Start MATERIAL PROVIDED
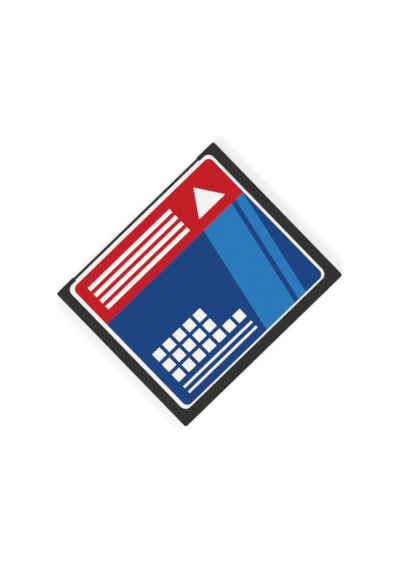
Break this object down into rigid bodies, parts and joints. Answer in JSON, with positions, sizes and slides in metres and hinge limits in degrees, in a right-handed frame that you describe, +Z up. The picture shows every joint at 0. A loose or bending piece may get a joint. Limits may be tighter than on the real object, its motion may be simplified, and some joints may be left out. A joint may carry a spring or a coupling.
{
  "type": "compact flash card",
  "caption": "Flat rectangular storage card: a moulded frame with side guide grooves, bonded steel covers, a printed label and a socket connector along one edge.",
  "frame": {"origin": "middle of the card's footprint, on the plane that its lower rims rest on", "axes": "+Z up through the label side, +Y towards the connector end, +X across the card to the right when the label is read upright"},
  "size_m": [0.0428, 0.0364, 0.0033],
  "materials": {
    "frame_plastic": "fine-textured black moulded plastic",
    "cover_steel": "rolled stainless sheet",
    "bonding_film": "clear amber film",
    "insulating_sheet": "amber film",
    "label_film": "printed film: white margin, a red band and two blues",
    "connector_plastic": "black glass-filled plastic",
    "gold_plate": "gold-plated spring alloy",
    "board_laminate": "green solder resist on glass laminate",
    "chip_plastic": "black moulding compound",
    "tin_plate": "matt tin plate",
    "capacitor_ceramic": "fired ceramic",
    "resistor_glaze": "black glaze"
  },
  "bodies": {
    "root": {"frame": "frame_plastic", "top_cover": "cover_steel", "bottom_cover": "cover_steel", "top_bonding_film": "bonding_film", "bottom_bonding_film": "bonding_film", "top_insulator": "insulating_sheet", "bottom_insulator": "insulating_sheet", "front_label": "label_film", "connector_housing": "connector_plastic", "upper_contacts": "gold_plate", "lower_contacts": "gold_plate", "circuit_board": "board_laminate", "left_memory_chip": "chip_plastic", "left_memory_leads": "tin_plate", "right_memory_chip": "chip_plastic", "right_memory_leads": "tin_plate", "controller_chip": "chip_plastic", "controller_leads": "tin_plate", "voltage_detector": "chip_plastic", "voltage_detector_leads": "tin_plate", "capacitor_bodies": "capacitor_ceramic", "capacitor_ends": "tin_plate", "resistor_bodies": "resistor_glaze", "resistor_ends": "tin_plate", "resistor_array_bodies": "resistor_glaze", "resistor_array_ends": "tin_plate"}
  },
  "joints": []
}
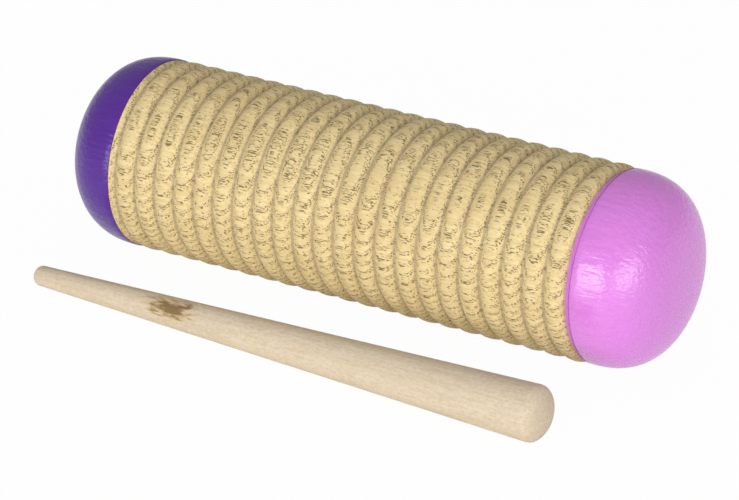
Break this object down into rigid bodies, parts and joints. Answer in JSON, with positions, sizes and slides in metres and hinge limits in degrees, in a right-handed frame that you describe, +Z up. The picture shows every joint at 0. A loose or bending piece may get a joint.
End MATERIAL PROVIDED
■ STATED GOAL ■
Your task is to print the whole listing again exactly.

■ RESPONSE ■
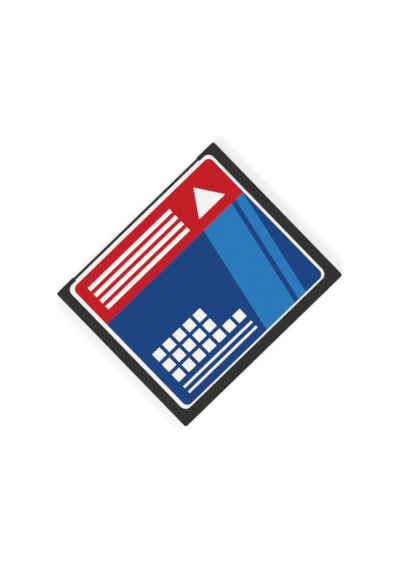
Break this object down into rigid bodies, parts and joints. Answer in JSON, with positions, sizes and slides in metres and hinge limits in degrees, in a right-handed frame that you describe, +Z up. The picture shows every joint at 0. A loose or bending piece may get a joint. Limits may be tighter than on the real object, its motion may be simplified, and some joints may be left out. A joint may carry a spring or a coupling.
{
  "type": "compact flash card",
  "caption": "Flat rectangular storage card: a moulded frame with side guide grooves, bonded steel covers, a printed label and a socket connector along one edge.",
  "frame": {"origin": "middle of the card's footprint, on the plane that its lower rims rest on", "axes": "+Z up through the label side, +Y towards the connector end, +X across the card to the right when the label is read upright"},
  "size_m": [0.0428, 0.0364, 0.0033],
  "materials": {
    "frame_plastic": "fine-textured black moulded plastic",
    "cover_steel": "rolled stainless sheet",
    "bonding_film": "clear amber film",
    "insulating_sheet": "amber film",
    "label_film": "printed film: white margin, a red band and two blues",
    "connector_plastic": "black glass-filled plastic",
    "gold_plate": "gold-plated spring alloy",
    "board_laminate": "green solder resist on glass laminate",
    "chip_plastic": "black moulding compound",
    "tin_plate": "matt tin plate",
    "capacitor_ceramic": "fired ceramic",
    "resistor_glaze": "black glaze"
  },
  "bodies": {
    "root": {"frame": "frame_plastic", "top_cover": "cover_steel", "bottom_cover": "cover_steel", "top_bonding_film": "bonding_film", "bottom_bonding_film": "bonding_film", "top_insulator": "insulating_sheet", "bottom_insulator": "insulating_sheet", "front_label": "label_film", "connector_housing": "connector_plastic", "upper_contacts": "gold_plate", "lower_contacts": "gold_plate", "circuit_board": "board_laminate", "left_memory_chip": "chip_plastic", "left_memory_leads": "tin_plate", "right_memory_chip": "chip_plastic", "right_memory_leads": "tin_plate", "controller_chip": "chip_plastic", "controller_leads": "tin_plate", "voltage_detector": "chip_plastic", "voltage_detector_leads": "tin_plate", "capacitor_bodies": "capacitor_ceramic", "capacitor_ends": "tin_plate", "resistor_bodies": "resistor_glaze", "resistor_ends": "tin_plate", "resistor_array_bodies": "resistor_glaze", "resistor_array_ends": "tin_plate"}
  },
  "joints": []
}
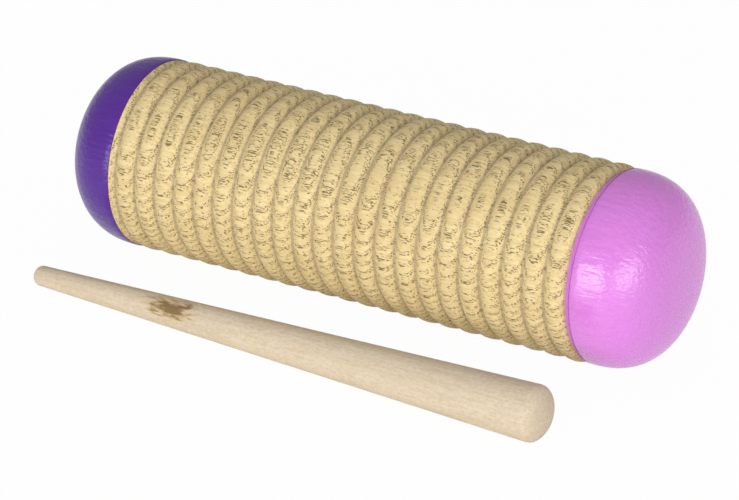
Break this object down into rigid bodies, parts and joints. Answer in JSON, with positions, sizes and slides in metres and hinge limits in degrees, in a right-handed frame that you describe, +Z up. The picture shows every joint at 0. A loose or bending piece may get a joint.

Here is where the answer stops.